When a loved one is murdered, the grief is complicated and emotions such as anger and profound sadness are more intense and longer lasting than in other kinds of loss. The shock, horror and intentional cruelty of homicide throw us into acute turmoil for which there is no preparation. 


If an arrest(s) is made, the family’s grief is prolonged and worsened due to bail hearings, legal wrangling, trials, appeals, parole hearings, and other proceedings - all under the glare of the media.  If there are no arrests, the family experiences the anxiety and fear that the killer(s) will never be held accountable.
So much occurs in the aftermath of murder to cause family members to relive the horror over and over again. For many, the realization that the law is not black and white but shades of grey can lead to a feeling of further victimization which also complicates healthy grieving. 


As each member of the family struggles with their own pain and grief, offering emotional support to the other members of the family network can be challenging. Not only must each member navigate their own feelings about the murder, they must also deal with the way their loved one died.


Under The Victim’s Bill of Rights, Manitoba Justice and law enforcement agencies across the province are responsible for providing services to victims of the most serious crime.  MOVAworks co-operatively with Manitoba Justice to ensure that family survivors of homicide victims, who desire, have information, services and supports available to help ensure their rights are protected. 



Based on interactions with family survivors of homicide victims, MOVA can offer invaluable insight on victims’ needs, not only to the victims themselves, but also to government. MOVA can:

  • Support people who call them for help after a homicide has occurred;

  • Arrange individual follow-up visits;

  • Accompany family survivors of homicide victims to court proceedings;

  • Inform family survivors of homicide victims of their options, rights and responsibilities throughout the court process from a victim’s perspective;

  • Refer family survivors of homicide victims to additional victim service agencies and counselling agencies;

  • Provide long term support for family survivors of homicide; and 

  • Assist family survivors write a Victim Impact Statement. 

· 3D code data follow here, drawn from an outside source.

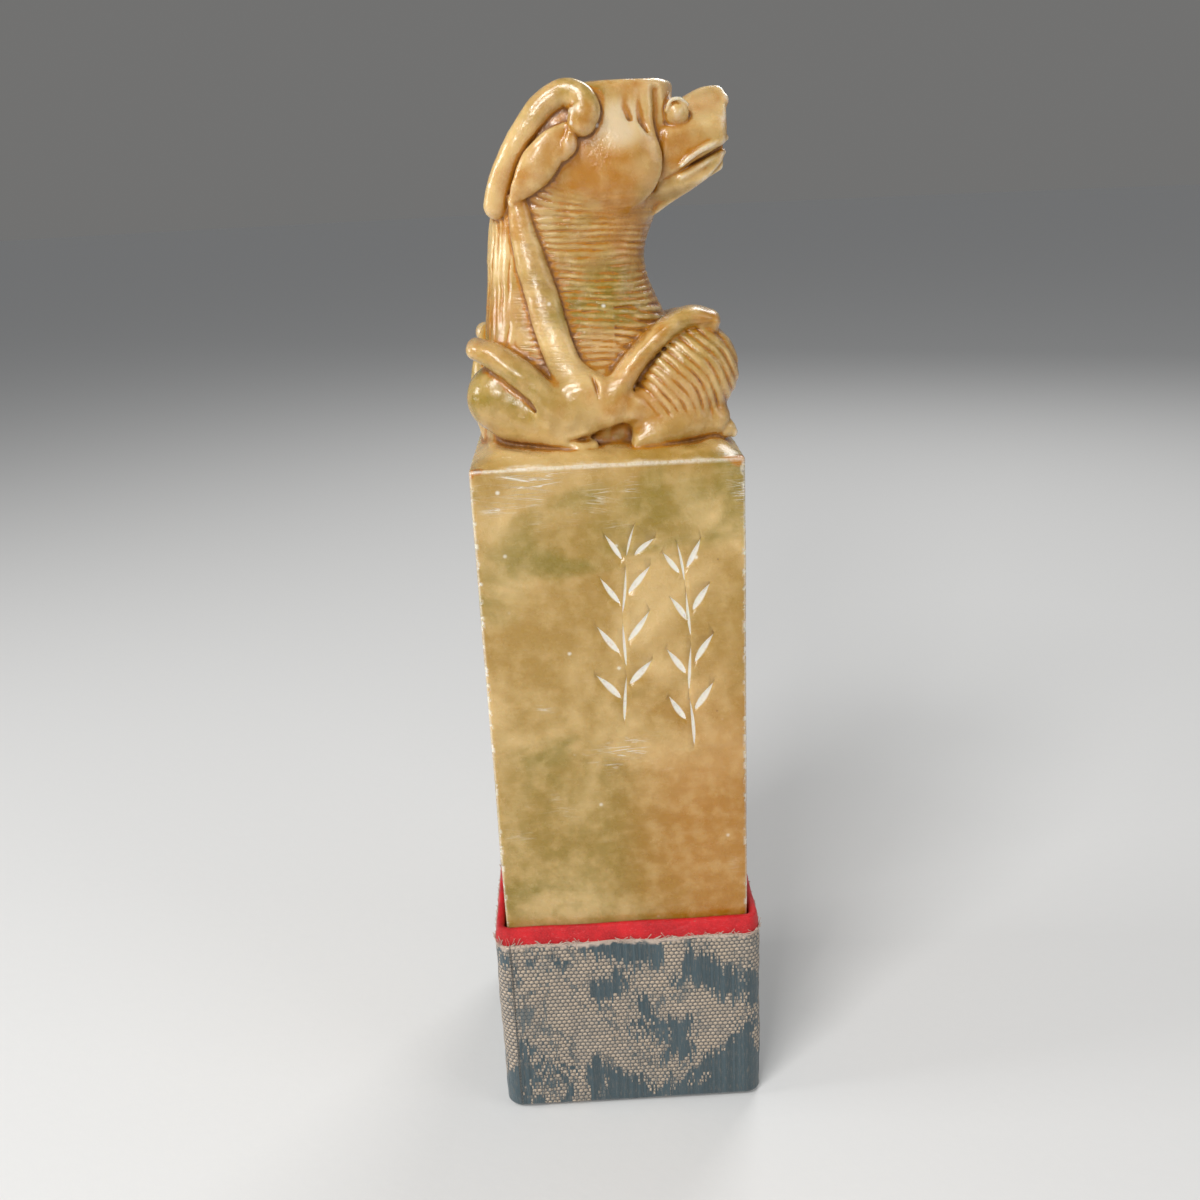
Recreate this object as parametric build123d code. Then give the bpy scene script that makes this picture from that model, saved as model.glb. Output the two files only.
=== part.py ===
from build123d import *

import os

# Carved soapstone seal with a crouching horned beast, standing in the socket half of a cloth-covered case.
# Frame: +Z up, origin under the middle of the case's foot. The carved front faces -Y, the beast looks along +X.
# All lengths are in millimetres. A share is a part of the size that it follows.

os.makedirs("parts", exist_ok=True)

# Stone: driving sizes
stone_side = 25.0
column_height = 66.2
beast_length = 25.0
beast_depth = 20.0
beast_height = 31.8
stone_bevel = 0.25
ledge_rise = 0.9
ledge_width = 2.6

# Stone: printing face
print_depth = 0.8
print_margin = 1.2
print_line = 1.1

# Beast: head
brow_thickness = 1.7
brow_height = 6.0
eye_size = 1.9
nostril_size = 0.9

# Beast: horns and ears
horn_root_width = 2.5
horn_tip_width = 2.9
horn_thickness = 2.6
knob_width = 2.9
knob_height = 4.3
ear_length = 8.2
ear_width = 3.2
ear_thickness = 2.2
ear_nub_size = 1.7

# Beast: limbs, mane locks and tail
lock_width = 2.8
lock_thickness = 2.0
rear_thigh_width = 3.0
fore_thigh_width = 2.6
fore_thigh_end_width = 1.7
thigh_thickness = 2.4
belly_length = 8.6
belly_height = 6.0
belly_thickness = 3.0
haunch_length = 12.0
haunch_height = 6.6
haunch_depth = 7.6
knee_length = 12.8
knee_height = 9.8
knee_depth = 8.6
paw_length = 4.4
paw_height = 2.2
paw_width = 3.2
hollow_length = 6.4
hollow_height = 2.6
hollow_depth = 4.6
tail_width = 3.2
tail_thickness = 2.0

# Case: driving sizes
case_height = 20.6
lip_height = 1.7
socket_gap = 0.15
socket_corner = 0.65
lining_thickness = 0.15
lining_hem = 4.2
board_thickness = 0.5
floor_thickness = 1.0
cloth_thickness = 0.25
turn_in = 4.5
stay_leg = 5.0
foot_thickness = 0.2
foot_margin = 0.8
lip_round = 0.12

# Case: pad under the printing face
pad_thickness = 2.2
pad_cover_thickness = 0.15
pad_gap = 0.1

# One overrun serves every cut
overrun = 2.0

# Levels and half sizes that follow from the driving sizes
board_bottom = foot_thickness + cloth_thickness
floor_top = board_bottom + floor_thickness
stone_bottom = floor_top + pad_thickness + pad_cover_thickness
column_top = stone_bottom + column_height
lip_top = case_height + lip_height
board_top = lip_top - lining_thickness
hem_bottom = lip_top - lining_hem

half_stone = stone_side / 2
half_socket = half_stone + socket_gap
half_board_inside = half_socket + lining_thickness
half_board_outside = half_board_inside + board_thickness
half_lip = half_board_outside + lining_thickness
half_case = half_lip + cloth_thickness

ON_FLOOR = (Align.CENTER, Align.CENTER, Align.MIN)
UNDER = (Align.CENTER, Align.CENTER, Align.MAX)

# Trunk, neck and head: height, middle along the length, half length and half depth of each level
TRUNK_SHARES = (
    (-0.031, -0.018, 0.438, 0.420),
    (0.094, -0.028, 0.428, 0.420),
    (0.219, -0.052, 0.396, 0.410),
    (0.312, -0.078, 0.358, 0.380),
    (0.391, -0.104, 0.320, 0.340),
    (0.484, -0.122, 0.290, 0.305),
    (0.562, -0.120, 0.284, 0.285),
    (0.641, -0.086, 0.302, 0.285),
    (0.719, -0.046, 0.322, 0.305),
    (0.812, -0.014, 0.318, 0.315),
    (0.900, 0.014, 0.294, 0.305),
    (0.975, 0.054, 0.246, 0.260),
    (1.000, 0.070, 0.212, 0.220),
)
TRUNK_CORNER_SHARE = 0.42

# Snout and lower jaw: place along, middle height, half width and half height of each section
SNOUT_SHARES = (
    (0.200, 0.846, 0.210, 0.096),
    (0.360, 0.884, 0.185, 0.088),
    (0.496, 0.919, 0.146, 0.070),
)
JAW_SHARES = (
    (0.200, 0.705, 0.175, 0.064),
    (0.360, 0.748, 0.155, 0.041),
    (0.492, 0.816, 0.125, 0.025),
)
MUZZLE_CORNER_SHARE = 0.36
BROW_SHARES = (0.208, -0.272, 0.890)
EYE_SHARES = (0.304, -0.205, 0.915)
NOSTRIL_SHARES = (0.492, -0.062, 0.952)

# Centre lines on the near side: along, across and up at each point
HORN_SHARES = (
    (-0.040, -0.265, 0.962),
    (-0.152, -0.235, 0.954),
    (-0.240, -0.225, 0.888),
    (-0.292, -0.215, 0.814),
    (-0.330, -0.195, 0.745),
    (-0.346, -0.185, 0.672),
)
KNOB_SHARES = (-0.028, -0.280, 0.928)
KNOB_TILT = 8
EAR_SHARES = (-0.184, -0.270, 0.797)
EAR_TILT = -45
EAR_TURN = -15
EAR_NUB_SHARES = (-0.076, -0.310, 0.859)
LOCK_SHARES = (
    (-0.268, -0.260, 0.690),
    (-0.254, -0.265, 0.616),
    (-0.234, -0.275, 0.544),
    (-0.210, -0.295, 0.478),
    (-0.190, -0.330, 0.403),
    (-0.162, -0.365, 0.322),
    (-0.124, -0.388, 0.225),
)
REAR_THIGH_SHARES = (
    (-0.470, -0.275, 0.306),
    (-0.368, -0.345, 0.272),
    (-0.276, -0.395, 0.222),
    (-0.192, -0.430, 0.169),
    (-0.110, -0.440, 0.134),
)
FORE_THIGH_SHARES = (
    (0.030, -0.450, 0.150),
    (0.124, -0.430, 0.274),
    (0.224, -0.385, 0.338),
    (0.332, -0.325, 0.370),
    (0.410, -0.280, 0.356),
)
TAIL_SHARES = (
    (-0.425, 0.0, 0.030),
    (-0.450, 0.0, 0.120),
    (-0.448, 0.0, 0.220),
    (-0.428, 0.0, 0.330),
)

# Middles of the rounded forms, and how they lean
BELLY_SHARES = (-0.048, -0.425, 0.153)
BELLY_UNDERSIDE_SHARE = 0.088
HAUNCH_SHARES = (-0.280, -0.320, 0.134)
HAUNCH_TILT = 33
KNEE_SHARES = (0.296, -0.300, 0.192)
KNEE_TILT = -52
REAR_PAW_SHARES = (-0.144, -0.460, 0.040)
FORE_PAW_SHARES = (0.160, -0.465, 0.040)
HOLLOW_SHARES = (0.024, -0.480, 0.052)

# A strand's rounded ends: place along it, and the part of its full section that it has there
STRAND_END_SHARES = (
    (0.00, 0.30),
    (0.03, 0.62),
    (0.09, 0.90),
    (0.22, 1.00),
    (0.50, 1.00),
    (0.78, 1.00),
    (0.91, 0.90),
    (0.97, 0.62),
    (1.00, 0.30),
)

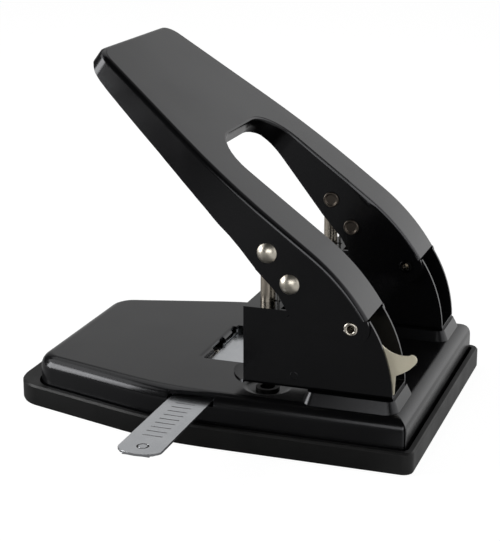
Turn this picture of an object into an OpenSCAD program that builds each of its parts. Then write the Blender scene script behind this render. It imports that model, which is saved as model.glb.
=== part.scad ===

MOVA can provide victims with a library of resource material collected from government agencies and private organizations. MOVA maintains an informative website with pertinent information as well as links to other agencies and helpful websites. MOVA conducts regular professionally facilitated sharing meetings for victims who need to talk to others who understand their journey.



MOVA creates public awareness of victims’ needs and concerns via public forums, speaking engagements and other public events.